*Stated exercise*
Copy out every record below with complete accuracy.

[Records with modeling code]
* Start *

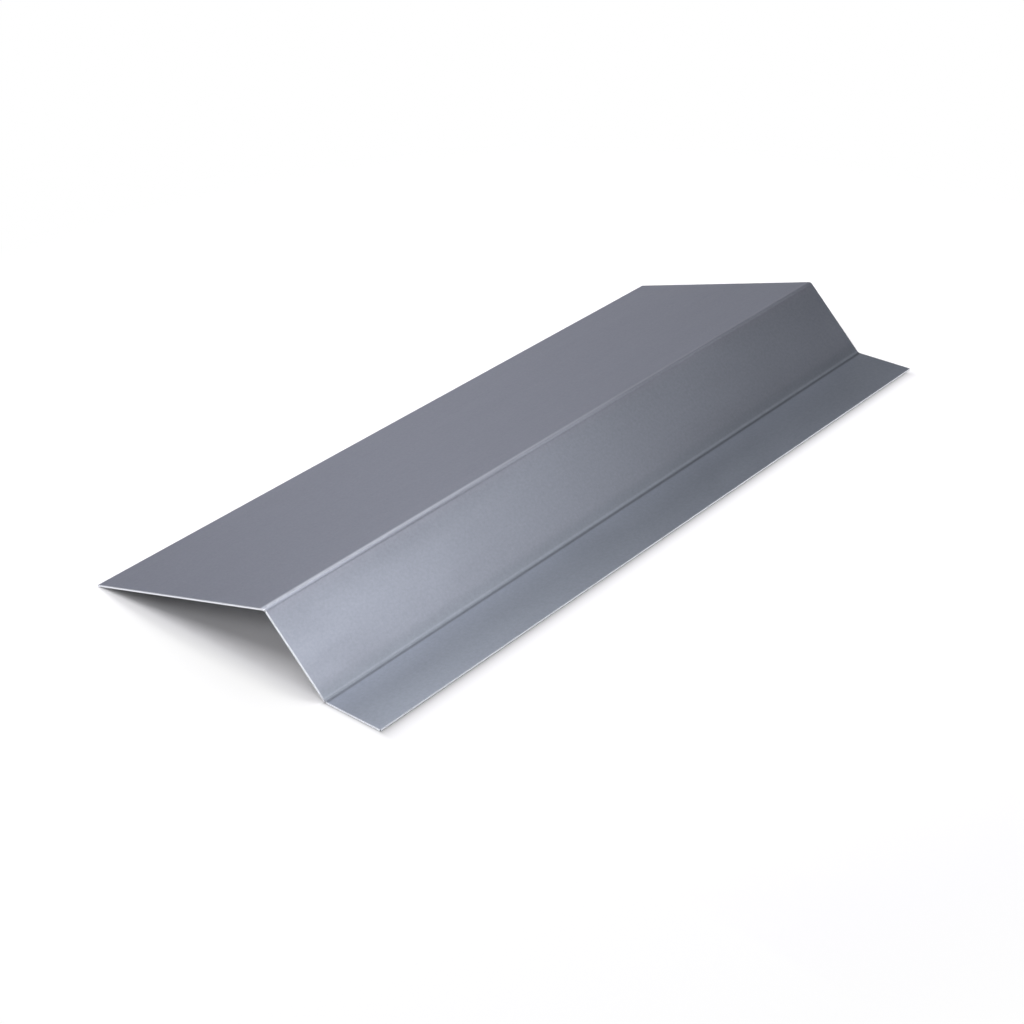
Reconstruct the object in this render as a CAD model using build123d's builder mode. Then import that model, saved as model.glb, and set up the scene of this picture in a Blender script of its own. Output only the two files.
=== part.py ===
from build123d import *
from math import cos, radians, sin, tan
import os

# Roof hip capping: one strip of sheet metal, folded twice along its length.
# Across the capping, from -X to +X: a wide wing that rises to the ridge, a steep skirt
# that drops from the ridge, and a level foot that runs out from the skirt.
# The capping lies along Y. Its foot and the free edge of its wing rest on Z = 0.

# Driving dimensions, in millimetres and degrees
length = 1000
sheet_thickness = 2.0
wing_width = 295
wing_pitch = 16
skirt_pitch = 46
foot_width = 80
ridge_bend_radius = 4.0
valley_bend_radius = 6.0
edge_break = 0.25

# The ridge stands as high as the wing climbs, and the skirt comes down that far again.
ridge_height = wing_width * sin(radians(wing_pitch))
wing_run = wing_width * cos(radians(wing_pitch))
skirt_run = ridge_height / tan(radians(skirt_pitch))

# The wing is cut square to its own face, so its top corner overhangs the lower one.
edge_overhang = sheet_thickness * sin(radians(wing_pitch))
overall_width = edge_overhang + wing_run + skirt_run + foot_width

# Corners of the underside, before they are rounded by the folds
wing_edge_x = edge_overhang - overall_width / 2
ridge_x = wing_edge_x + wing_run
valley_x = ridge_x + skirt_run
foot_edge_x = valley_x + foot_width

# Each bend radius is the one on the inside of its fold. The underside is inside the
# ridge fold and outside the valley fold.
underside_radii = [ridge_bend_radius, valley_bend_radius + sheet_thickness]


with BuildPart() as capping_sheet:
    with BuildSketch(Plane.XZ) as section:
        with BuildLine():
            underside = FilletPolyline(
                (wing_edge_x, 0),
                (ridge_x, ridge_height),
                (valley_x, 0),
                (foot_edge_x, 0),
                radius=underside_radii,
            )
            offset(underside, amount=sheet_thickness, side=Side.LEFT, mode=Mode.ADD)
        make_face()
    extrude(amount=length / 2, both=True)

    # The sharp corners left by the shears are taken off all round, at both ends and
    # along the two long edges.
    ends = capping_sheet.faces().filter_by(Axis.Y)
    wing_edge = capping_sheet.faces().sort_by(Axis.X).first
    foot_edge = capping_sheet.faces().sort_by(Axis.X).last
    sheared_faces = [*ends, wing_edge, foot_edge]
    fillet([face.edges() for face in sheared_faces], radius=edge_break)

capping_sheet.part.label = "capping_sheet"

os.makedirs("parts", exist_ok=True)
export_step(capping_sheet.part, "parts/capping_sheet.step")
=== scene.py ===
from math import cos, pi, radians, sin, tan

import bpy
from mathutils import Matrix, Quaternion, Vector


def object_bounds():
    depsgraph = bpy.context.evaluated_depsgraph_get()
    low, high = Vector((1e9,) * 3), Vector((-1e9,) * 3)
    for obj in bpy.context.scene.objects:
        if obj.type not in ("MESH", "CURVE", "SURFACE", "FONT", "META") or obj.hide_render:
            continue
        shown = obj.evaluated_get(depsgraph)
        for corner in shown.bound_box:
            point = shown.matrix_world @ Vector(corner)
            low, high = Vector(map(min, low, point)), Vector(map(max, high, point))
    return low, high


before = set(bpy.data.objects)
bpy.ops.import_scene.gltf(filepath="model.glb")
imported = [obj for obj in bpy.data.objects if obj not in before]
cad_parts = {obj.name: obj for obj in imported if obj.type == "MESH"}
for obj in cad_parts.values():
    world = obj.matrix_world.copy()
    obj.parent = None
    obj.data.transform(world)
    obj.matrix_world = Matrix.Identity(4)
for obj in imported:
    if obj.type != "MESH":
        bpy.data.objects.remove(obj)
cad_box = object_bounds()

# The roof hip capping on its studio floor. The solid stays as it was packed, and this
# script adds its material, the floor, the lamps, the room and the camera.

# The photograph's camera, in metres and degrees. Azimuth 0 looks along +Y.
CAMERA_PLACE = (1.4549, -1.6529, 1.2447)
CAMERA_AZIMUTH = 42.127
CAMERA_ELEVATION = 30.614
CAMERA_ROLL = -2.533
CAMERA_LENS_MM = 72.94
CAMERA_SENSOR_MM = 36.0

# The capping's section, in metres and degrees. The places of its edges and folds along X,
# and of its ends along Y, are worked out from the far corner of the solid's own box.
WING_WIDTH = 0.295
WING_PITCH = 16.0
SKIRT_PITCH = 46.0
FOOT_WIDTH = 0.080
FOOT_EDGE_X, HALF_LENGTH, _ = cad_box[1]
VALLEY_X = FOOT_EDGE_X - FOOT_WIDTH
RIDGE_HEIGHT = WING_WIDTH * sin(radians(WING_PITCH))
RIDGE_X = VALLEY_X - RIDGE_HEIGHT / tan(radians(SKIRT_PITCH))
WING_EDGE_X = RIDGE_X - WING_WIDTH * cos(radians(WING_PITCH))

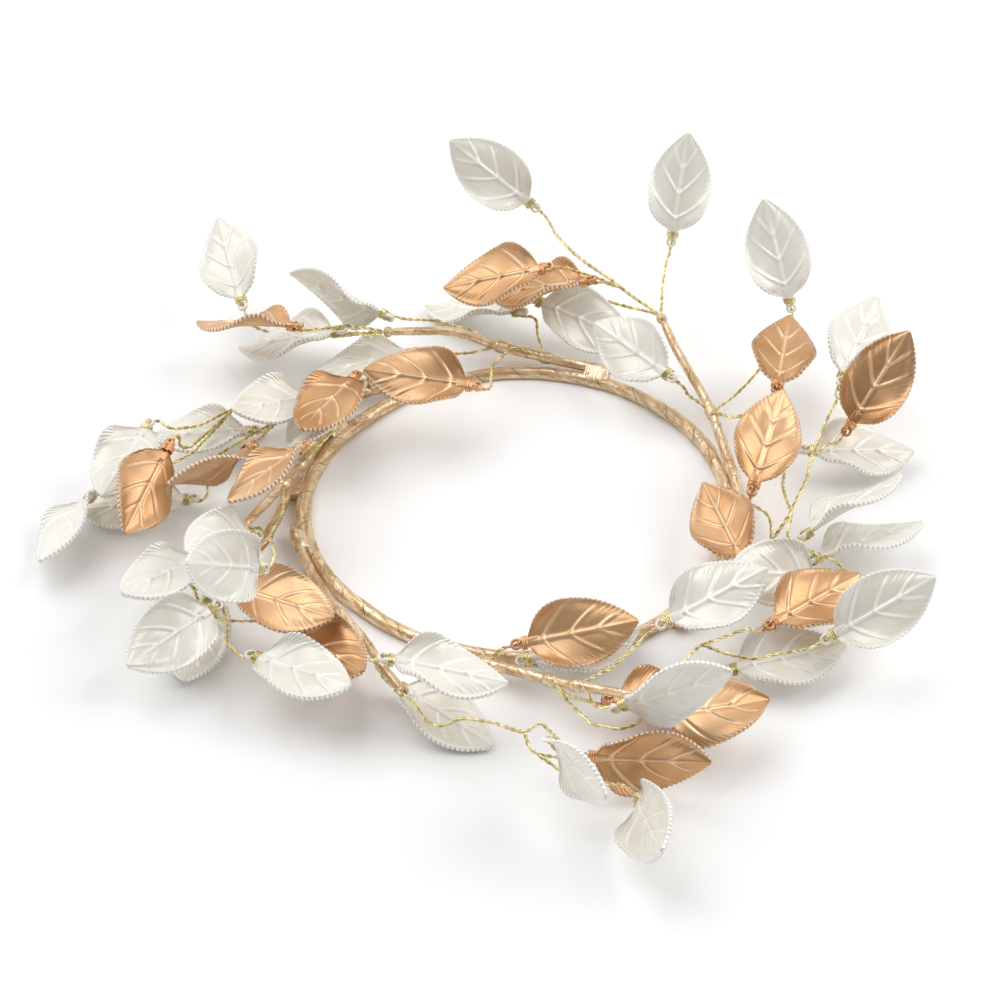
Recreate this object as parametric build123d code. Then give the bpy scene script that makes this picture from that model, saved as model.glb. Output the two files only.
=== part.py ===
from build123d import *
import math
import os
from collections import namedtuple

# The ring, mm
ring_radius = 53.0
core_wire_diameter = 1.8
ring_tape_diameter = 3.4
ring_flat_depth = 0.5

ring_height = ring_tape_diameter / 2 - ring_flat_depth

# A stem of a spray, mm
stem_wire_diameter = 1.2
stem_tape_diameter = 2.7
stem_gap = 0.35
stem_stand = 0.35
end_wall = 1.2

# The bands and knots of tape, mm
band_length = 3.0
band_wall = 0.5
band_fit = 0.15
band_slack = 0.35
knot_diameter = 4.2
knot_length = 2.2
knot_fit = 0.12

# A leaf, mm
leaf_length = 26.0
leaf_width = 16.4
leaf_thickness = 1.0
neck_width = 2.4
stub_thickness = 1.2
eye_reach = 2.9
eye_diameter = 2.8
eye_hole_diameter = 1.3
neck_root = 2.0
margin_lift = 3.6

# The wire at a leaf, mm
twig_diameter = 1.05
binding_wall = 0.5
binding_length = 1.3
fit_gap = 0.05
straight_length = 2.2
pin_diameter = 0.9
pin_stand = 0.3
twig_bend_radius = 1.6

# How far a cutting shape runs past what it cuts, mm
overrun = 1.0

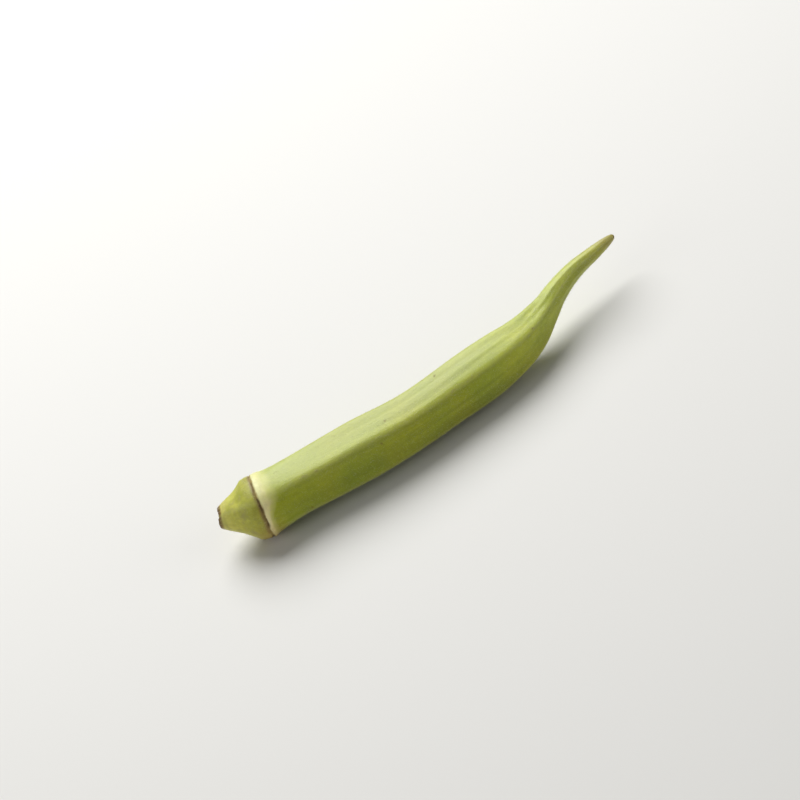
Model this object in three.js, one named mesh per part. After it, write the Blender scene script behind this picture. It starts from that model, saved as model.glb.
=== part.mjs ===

* End *

*The answer*
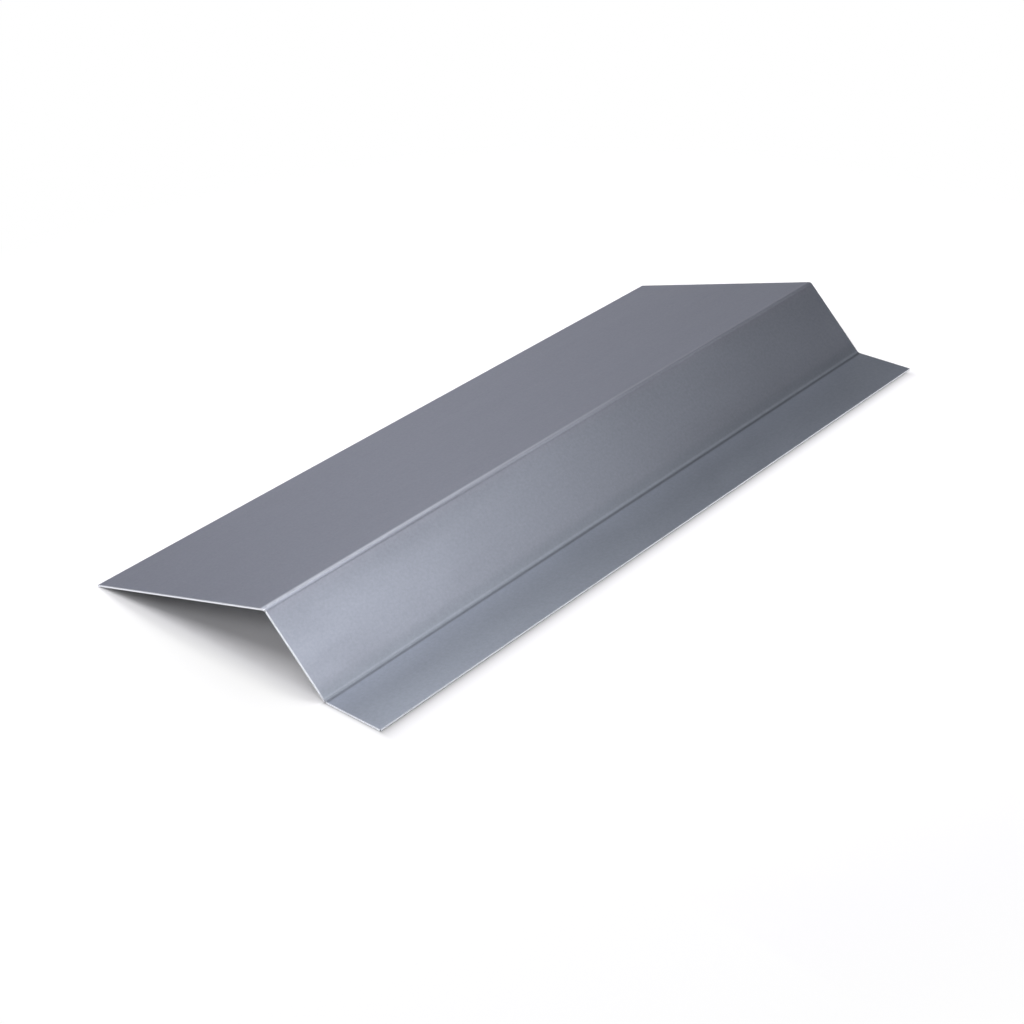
Reconstruct the object in this render as a CAD model using build123d's builder mode. Then import that model, saved as model.glb, and set up the scene of this picture in a Blender script of its own. Output only the two files.
=== part.py ===
from build123d import *
from math import cos, radians, sin, tan
import os

# Roof hip capping: one strip of sheet metal, folded twice along its length.
# Across the capping, from -X to +X: a wide wing that rises to the ridge, a steep skirt
# that drops from the ridge, and a level foot that runs out from the skirt.
# The capping lies along Y. Its foot and the free edge of its wing rest on Z = 0.

# Driving dimensions, in millimetres and degrees
length = 1000
sheet_thickness = 2.0
wing_width = 295
wing_pitch = 16
skirt_pitch = 46
foot_width = 80
ridge_bend_radius = 4.0
valley_bend_radius = 6.0
edge_break = 0.25

# The ridge stands as high as the wing climbs, and the skirt comes down that far again.
ridge_height = wing_width * sin(radians(wing_pitch))
wing_run = wing_width * cos(radians(wing_pitch))
skirt_run = ridge_height / tan(radians(skirt_pitch))

# The wing is cut square to its own face, so its top corner overhangs the lower one.
edge_overhang = sheet_thickness * sin(radians(wing_pitch))
overall_width = edge_overhang + wing_run + skirt_run + foot_width

# Corners of the underside, before they are rounded by the folds
wing_edge_x = edge_overhang - overall_width / 2
ridge_x = wing_edge_x + wing_run
valley_x = ridge_x + skirt_run
foot_edge_x = valley_x + foot_width

# Each bend radius is the one on the inside of its fold. The underside is inside the
# ridge fold and outside the valley fold.
underside_radii = [ridge_bend_radius, valley_bend_radius + sheet_thickness]


with BuildPart() as capping_sheet:
    with BuildSketch(Plane.XZ) as section:
        with BuildLine():
            underside = FilletPolyline(
                (wing_edge_x, 0),
                (ridge_x, ridge_height),
                (valley_x, 0),
                (foot_edge_x, 0),
                radius=underside_radii,
            )
            offset(underside, amount=sheet_thickness, side=Side.LEFT, mode=Mode.ADD)
        make_face()
    extrude(amount=length / 2, both=True)

    # The sharp corners left by the shears are taken off all round, at both ends and
    # along the two long edges.
    ends = capping_sheet.faces().filter_by(Axis.Y)
    wing_edge = capping_sheet.faces().sort_by(Axis.X).first
    foot_edge = capping_sheet.faces().sort_by(Axis.X).last
    sheared_faces = [*ends, wing_edge, foot_edge]
    fillet([face.edges() for face in sheared_faces], radius=edge_break)

capping_sheet.part.label = "capping_sheet"

os.makedirs("parts", exist_ok=True)
export_step(capping_sheet.part, "parts/capping_sheet.step")
=== scene.py ===
from math import cos, pi, radians, sin, tan

import bpy
from mathutils import Matrix, Quaternion, Vector


def object_bounds():
    depsgraph = bpy.context.evaluated_depsgraph_get()
    low, high = Vector((1e9,) * 3), Vector((-1e9,) * 3)
    for obj in bpy.context.scene.objects:
        if obj.type not in ("MESH", "CURVE", "SURFACE", "FONT", "META") or obj.hide_render:
            continue
        shown = obj.evaluated_get(depsgraph)
        for corner in shown.bound_box:
            point = shown.matrix_world @ Vector(corner)
            low, high = Vector(map(min, low, point)), Vector(map(max, high, point))
    return low, high


before = set(bpy.data.objects)
bpy.ops.import_scene.gltf(filepath="model.glb")
imported = [obj for obj in bpy.data.objects if obj not in before]
cad_parts = {obj.name: obj for obj in imported if obj.type == "MESH"}
for obj in cad_parts.values():
    world = obj.matrix_world.copy()
    obj.parent = None
    obj.data.transform(world)
    obj.matrix_world = Matrix.Identity(4)
for obj in imported:
    if obj.type != "MESH":
        bpy.data.objects.remove(obj)
cad_box = object_bounds()

# The roof hip capping on its studio floor. The solid stays as it was packed, and this
# script adds its material, the floor, the lamps, the room and the camera.

# The photograph's camera, in metres and degrees. Azimuth 0 looks along +Y.
CAMERA_PLACE = (1.4549, -1.6529, 1.2447)
CAMERA_AZIMUTH = 42.127
CAMERA_ELEVATION = 30.614
CAMERA_ROLL = -2.533
CAMERA_LENS_MM = 72.94
CAMERA_SENSOR_MM = 36.0

# The capping's section, in metres and degrees. The places of its edges and folds along X,
# and of its ends along Y, are worked out from the far corner of the solid's own box.
WING_WIDTH = 0.295
WING_PITCH = 16.0
SKIRT_PITCH = 46.0
FOOT_WIDTH = 0.080
FOOT_EDGE_X, HALF_LENGTH, _ = cad_box[1]
VALLEY_X = FOOT_EDGE_X - FOOT_WIDTH
RIDGE_HEIGHT = WING_WIDTH * sin(radians(WING_PITCH))
RIDGE_X = VALLEY_X - RIDGE_HEIGHT / tan(radians(SKIRT_PITCH))
WING_EDGE_X = RIDGE_X - WING_WIDTH * cos(radians(WING_PITCH))

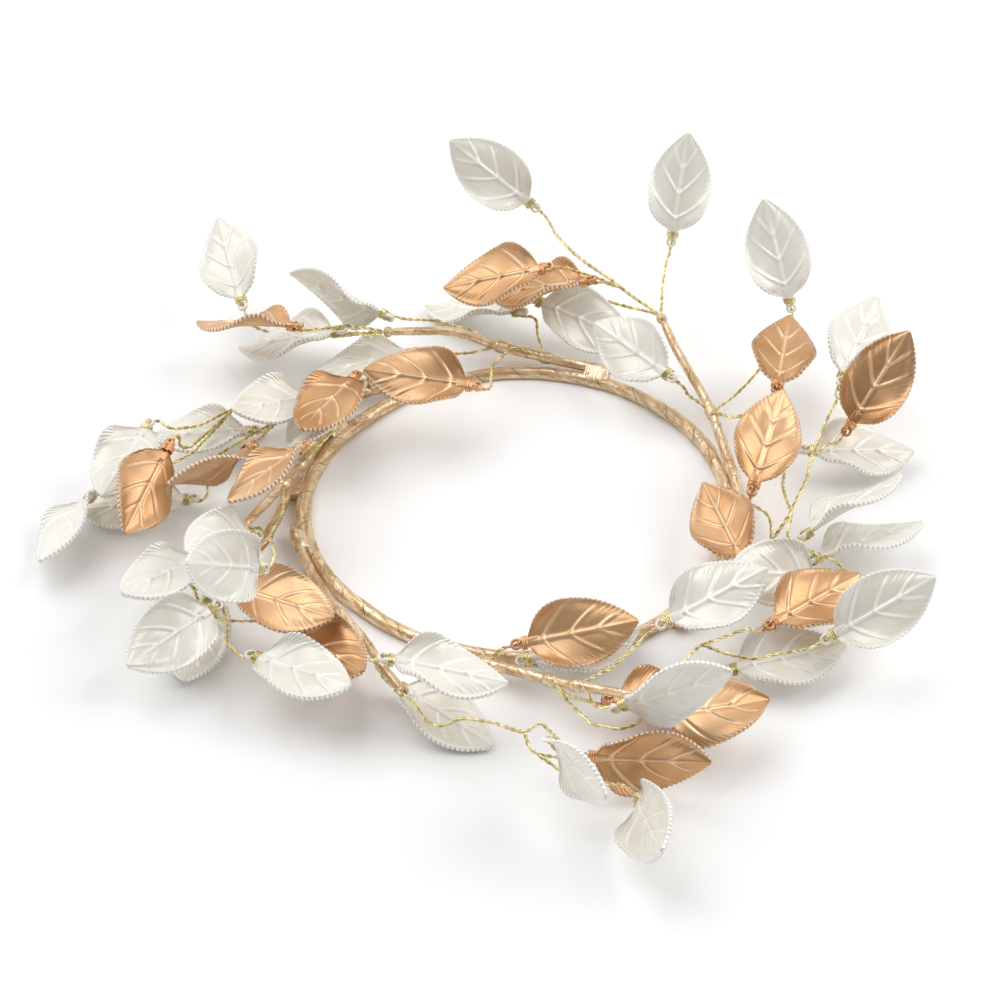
Recreate this object as parametric build123d code. Then give the bpy scene script that makes this picture from that model, saved as model.glb. Output the two files only.
=== part.py ===
from build123d import *
import math
import os
from collections import namedtuple

# The ring, mm
ring_radius = 53.0
core_wire_diameter = 1.8
ring_tape_diameter = 3.4
ring_flat_depth = 0.5

ring_height = ring_tape_diameter / 2 - ring_flat_depth

# A stem of a spray, mm
stem_wire_diameter = 1.2
stem_tape_diameter = 2.7
stem_gap = 0.35
stem_stand = 0.35
end_wall = 1.2

# The bands and knots of tape, mm
band_length = 3.0
band_wall = 0.5
band_fit = 0.15
band_slack = 0.35
knot_diameter = 4.2
knot_length = 2.2
knot_fit = 0.12

# A leaf, mm
leaf_length = 26.0
leaf_width = 16.4
leaf_thickness = 1.0
neck_width = 2.4
stub_thickness = 1.2
eye_reach = 2.9
eye_diameter = 2.8
eye_hole_diameter = 1.3
neck_root = 2.0
margin_lift = 3.6

# The wire at a leaf, mm
twig_diameter = 1.05
binding_wall = 0.5
binding_length = 1.3
fit_gap = 0.05
straight_length = 2.2
pin_diameter = 0.9
pin_stand = 0.3
twig_bend_radius = 1.6

# How far a cutting shape runs past what it cuts, mm
overrun = 1.0

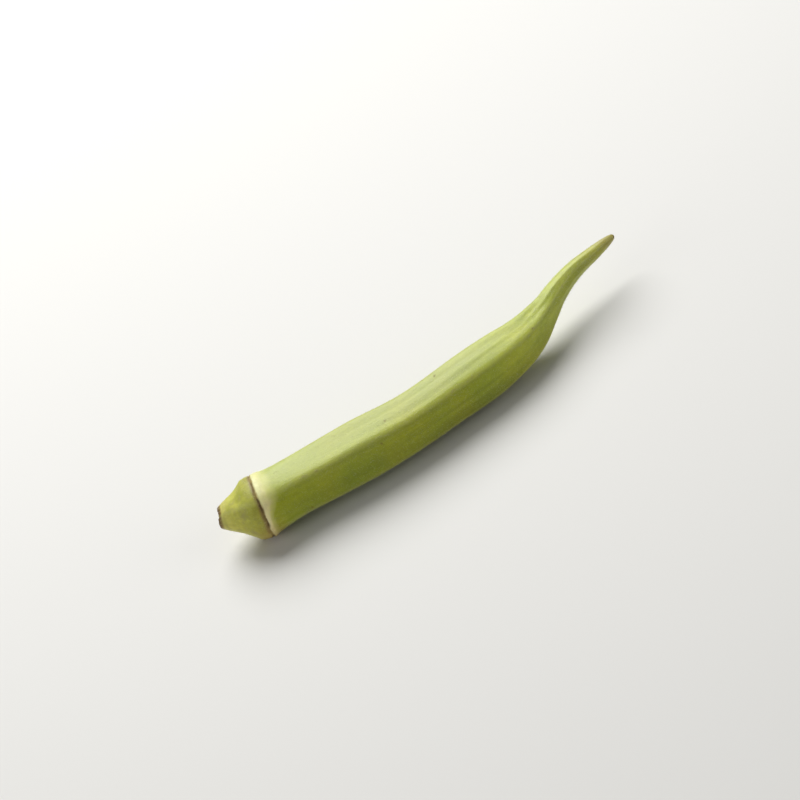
Model this object in three.js, one named mesh per part. After it, write the Blender scene script behind this picture. It starts from that model, saved as model.glb.
=== part.mjs ===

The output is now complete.